Karen Canova is a dedicated Luce Foundation Center volunteer and art history enthusiast.
“I always paint nature. Nature is the boss,” says the artist Tony Benedetto (perhaps better known as singer/performer Tony Bennett). The brilliant scene ablaze with fall color depicted in the oil painting, Central Park, is the view from the artist’s window in Manhattan. The viewer can almost imagine him crooning one of his signature songs, Autumn Leaves, while painting it.

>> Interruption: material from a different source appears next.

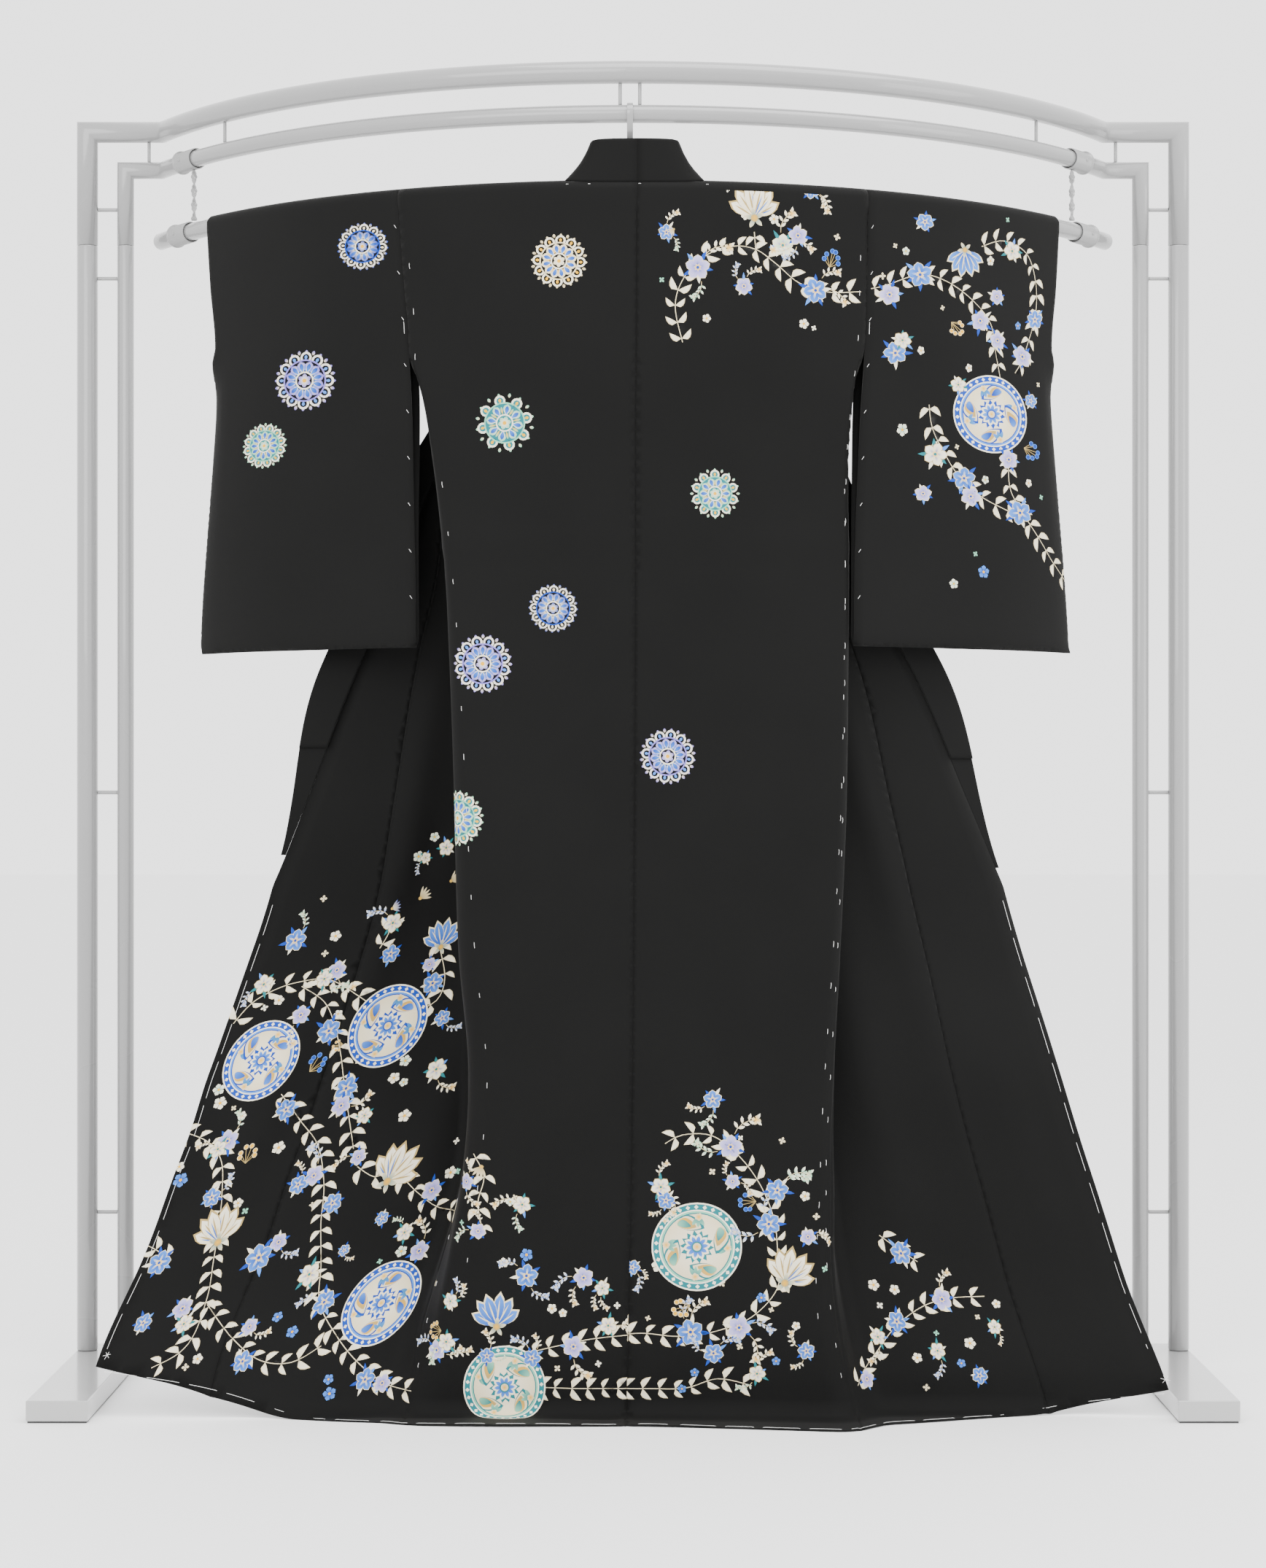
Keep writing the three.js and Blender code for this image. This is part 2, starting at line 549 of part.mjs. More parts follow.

I was first drawn to this painting because of the subject matter – my favorite urban park, Central Park, in my favorite season, autumn – but also because of the artist’s vibrant style and use of color. When I learned that Tony Benedetto, the artist, was actually Tony Bennett, the singer, I became even more attached to the painting since he is one of my all-time favorite jazz singers. I knew that Bennett was a painter but until then I didn’t realize the Smithsonian owned his work and that this painting hangs prominently in the Luce Foundation Center’s 20th Century Paintings section. Every time I look at the painting, I’m reminded that the world is a finer place because of Tony Benedetto’s art and Tony Bennett’s music.
In this painting, the artist captures the morning light reflecting off the park’s ponds and vibrant fall foliage, conveying a sense of peace within the park, but also the fact that the bustling city looms just beyond its borders. It’s also an intimate painting, the viewer might feel as if he or she is sitting at the window with the artist, looking out over the vast park.
Benedetto’s identity as a painter is entwined with Central Park—he believes it nourishes his creativity and is his “antidote to urbanity.” “I live in the city, but when I enter the park I’m in the forest.” (Alex Vadukul, New York Times, Nov 27, 2015) He estimates he has painted or sketched more than 800 Central Park scenes in over two decades. He moved to his apartment on Central Park South so that he could be near it.
Benedetto, working under his birth surname, is a trained artist, having studied in the 1940s at the School of Industrial Arts (now the School of Art and Design) in New York City. Since then, he has continuously studied with private instructors, and works primarily in oil and watercolor. Even as a 20-time Grammy winner who still tours and records new albums, Benedetto makes time every day to paint and sketch, whether it’s on the road or in his New York studio – all at the age of 92.
In addition to landscape painting, Benedetto is a prolific portrait painter. His portrait of Duke Ellington is part of the collection of the Smithsonian National Portrait Gallery.
This post is in honor of the Smithsonian's Year of Music, an institution-wide celebration.